## PROBLEM TO SOLVE
Output the line that contains "Write part 2" and every line after it to the end of the entries, with nothing added or left out.

── SUPPLIED DATA

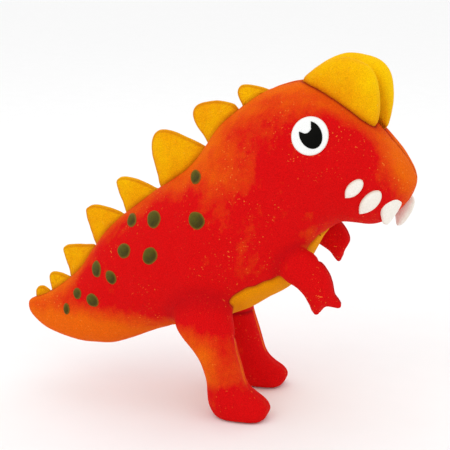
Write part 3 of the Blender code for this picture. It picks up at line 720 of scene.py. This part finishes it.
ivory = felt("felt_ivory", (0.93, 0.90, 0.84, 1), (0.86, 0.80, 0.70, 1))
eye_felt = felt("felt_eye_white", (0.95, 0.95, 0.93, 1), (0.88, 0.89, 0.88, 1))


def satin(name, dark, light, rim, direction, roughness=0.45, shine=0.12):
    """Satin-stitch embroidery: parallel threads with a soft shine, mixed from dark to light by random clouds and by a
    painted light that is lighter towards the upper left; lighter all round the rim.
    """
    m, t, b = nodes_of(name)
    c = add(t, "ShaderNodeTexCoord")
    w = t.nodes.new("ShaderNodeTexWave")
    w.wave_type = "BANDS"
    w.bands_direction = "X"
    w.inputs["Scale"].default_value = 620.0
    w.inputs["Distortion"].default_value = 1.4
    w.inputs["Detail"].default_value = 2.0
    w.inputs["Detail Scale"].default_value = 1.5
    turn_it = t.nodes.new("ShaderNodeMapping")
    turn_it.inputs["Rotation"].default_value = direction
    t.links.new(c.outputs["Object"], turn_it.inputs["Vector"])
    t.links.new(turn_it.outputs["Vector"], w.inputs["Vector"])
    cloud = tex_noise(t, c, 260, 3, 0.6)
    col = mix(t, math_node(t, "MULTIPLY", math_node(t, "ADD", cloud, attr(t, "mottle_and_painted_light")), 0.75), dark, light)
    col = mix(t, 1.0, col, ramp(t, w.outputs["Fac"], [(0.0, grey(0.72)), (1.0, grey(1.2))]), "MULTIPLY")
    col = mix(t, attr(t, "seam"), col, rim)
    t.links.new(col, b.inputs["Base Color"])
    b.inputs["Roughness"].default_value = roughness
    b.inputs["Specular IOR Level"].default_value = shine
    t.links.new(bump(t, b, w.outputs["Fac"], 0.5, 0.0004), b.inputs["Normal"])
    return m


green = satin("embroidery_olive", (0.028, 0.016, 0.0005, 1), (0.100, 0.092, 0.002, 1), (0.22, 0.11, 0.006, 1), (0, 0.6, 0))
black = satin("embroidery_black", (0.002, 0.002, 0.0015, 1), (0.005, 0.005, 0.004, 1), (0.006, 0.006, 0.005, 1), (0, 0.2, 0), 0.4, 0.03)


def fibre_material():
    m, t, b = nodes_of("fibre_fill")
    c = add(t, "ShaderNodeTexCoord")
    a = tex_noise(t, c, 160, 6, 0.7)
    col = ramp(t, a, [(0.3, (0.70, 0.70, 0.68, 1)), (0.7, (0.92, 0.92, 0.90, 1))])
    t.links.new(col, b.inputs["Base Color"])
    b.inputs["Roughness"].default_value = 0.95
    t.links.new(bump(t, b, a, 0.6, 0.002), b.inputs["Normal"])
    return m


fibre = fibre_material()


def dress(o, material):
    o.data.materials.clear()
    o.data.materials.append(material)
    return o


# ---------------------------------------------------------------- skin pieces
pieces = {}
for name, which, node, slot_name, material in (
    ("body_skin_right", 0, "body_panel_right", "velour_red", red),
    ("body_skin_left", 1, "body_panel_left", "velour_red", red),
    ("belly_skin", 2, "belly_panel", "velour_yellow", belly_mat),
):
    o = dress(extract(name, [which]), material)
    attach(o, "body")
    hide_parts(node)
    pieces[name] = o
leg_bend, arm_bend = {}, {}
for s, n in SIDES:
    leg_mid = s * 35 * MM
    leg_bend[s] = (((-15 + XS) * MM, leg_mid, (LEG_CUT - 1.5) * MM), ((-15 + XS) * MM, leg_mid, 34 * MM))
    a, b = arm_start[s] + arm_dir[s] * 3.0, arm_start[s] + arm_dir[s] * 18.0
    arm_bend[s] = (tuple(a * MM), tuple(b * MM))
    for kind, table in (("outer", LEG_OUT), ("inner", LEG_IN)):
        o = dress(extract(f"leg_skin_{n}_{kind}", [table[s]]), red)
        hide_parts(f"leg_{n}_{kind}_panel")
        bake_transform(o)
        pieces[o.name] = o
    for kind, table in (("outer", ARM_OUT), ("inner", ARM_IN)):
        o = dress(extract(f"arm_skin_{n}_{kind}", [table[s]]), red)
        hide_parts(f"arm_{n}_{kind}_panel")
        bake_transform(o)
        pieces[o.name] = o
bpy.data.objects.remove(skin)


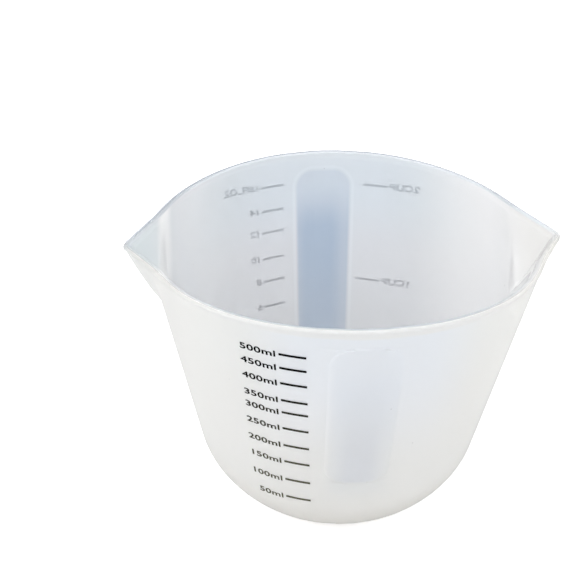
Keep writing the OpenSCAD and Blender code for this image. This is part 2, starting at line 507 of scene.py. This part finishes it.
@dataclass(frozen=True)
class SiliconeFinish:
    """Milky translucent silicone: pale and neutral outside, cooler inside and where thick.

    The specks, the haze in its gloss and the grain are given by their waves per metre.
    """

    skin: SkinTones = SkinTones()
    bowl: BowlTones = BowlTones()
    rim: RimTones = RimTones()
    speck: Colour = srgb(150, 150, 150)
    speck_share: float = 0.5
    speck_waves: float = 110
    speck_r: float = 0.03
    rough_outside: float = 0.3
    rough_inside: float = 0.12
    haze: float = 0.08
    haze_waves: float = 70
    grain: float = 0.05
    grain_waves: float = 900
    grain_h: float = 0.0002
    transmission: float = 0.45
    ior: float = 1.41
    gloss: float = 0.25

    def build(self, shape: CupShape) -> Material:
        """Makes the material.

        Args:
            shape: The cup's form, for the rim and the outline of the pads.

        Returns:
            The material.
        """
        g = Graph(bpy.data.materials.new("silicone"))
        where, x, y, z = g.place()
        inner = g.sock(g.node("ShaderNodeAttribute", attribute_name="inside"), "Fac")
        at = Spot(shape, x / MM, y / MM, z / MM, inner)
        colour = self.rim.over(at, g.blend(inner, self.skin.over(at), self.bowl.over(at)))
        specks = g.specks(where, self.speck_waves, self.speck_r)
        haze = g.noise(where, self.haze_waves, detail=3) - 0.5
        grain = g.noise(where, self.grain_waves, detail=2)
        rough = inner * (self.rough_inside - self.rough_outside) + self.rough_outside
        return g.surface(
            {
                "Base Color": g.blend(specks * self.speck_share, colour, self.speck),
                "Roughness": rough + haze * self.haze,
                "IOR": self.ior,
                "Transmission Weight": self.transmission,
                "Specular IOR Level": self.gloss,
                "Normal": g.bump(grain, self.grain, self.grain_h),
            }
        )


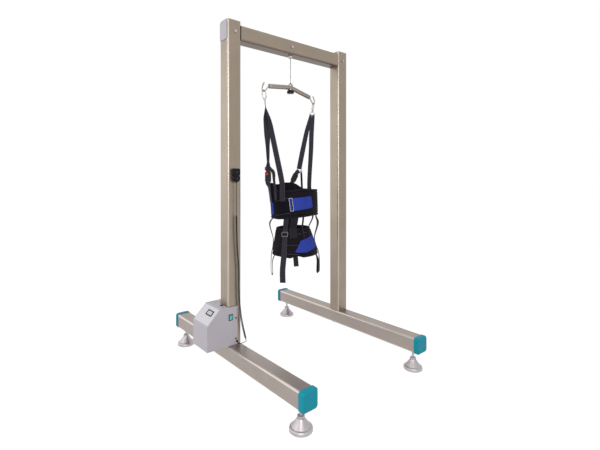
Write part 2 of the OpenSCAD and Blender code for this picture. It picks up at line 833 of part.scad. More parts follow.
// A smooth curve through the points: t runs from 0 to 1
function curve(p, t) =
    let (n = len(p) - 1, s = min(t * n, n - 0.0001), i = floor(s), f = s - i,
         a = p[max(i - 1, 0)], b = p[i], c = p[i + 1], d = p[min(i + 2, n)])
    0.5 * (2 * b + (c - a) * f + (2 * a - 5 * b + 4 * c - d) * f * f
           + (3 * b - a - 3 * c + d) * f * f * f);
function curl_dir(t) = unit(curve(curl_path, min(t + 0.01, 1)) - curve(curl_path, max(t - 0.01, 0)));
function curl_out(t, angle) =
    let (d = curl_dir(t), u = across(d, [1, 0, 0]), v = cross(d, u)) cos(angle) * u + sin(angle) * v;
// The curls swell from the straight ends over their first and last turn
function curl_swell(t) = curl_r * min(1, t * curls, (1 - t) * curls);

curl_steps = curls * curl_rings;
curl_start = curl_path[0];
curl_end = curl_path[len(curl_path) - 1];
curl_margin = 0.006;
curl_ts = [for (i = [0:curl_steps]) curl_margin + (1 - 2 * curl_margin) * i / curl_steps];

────

## SOLVED PROBLEM
Write part 2 of the OpenSCAD and Blender code for this picture. It picks up at line 833 of part.scad. More parts follow.
// A smooth curve through the points: t runs from 0 to 1
function curve(p, t) =
    let (n = len(p) - 1, s = min(t * n, n - 0.0001), i = floor(s), f = s - i,
         a = p[max(i - 1, 0)], b = p[i], c = p[i + 1], d = p[min(i + 2, n)])
    0.5 * (2 * b + (c - a) * f + (2 * a - 5 * b + 4 * c - d) * f * f
           + (3 * b - a - 3 * c + d) * f * f * f);
function curl_dir(t) = unit(curve(curl_path, min(t + 0.01, 1)) - curve(curl_path, max(t - 0.01, 0)));
function curl_out(t, angle) =
    let (d = curl_dir(t), u = across(d, [1, 0, 0]), v = cross(d, u)) cos(angle) * u + sin(angle) * v;
// The curls swell from the straight ends over their first and last turn
function curl_swell(t) = curl_r * min(1, t * curls, (1 - t) * curls);

curl_steps = curls * curl_rings;
curl_start = curl_path[0];
curl_end = curl_path[len(curl_path) - 1];
curl_margin = 0.006;
curl_ts = [for (i = [0:curl_steps]) curl_margin + (1 - 2 * curl_margin) * i / curl_steps];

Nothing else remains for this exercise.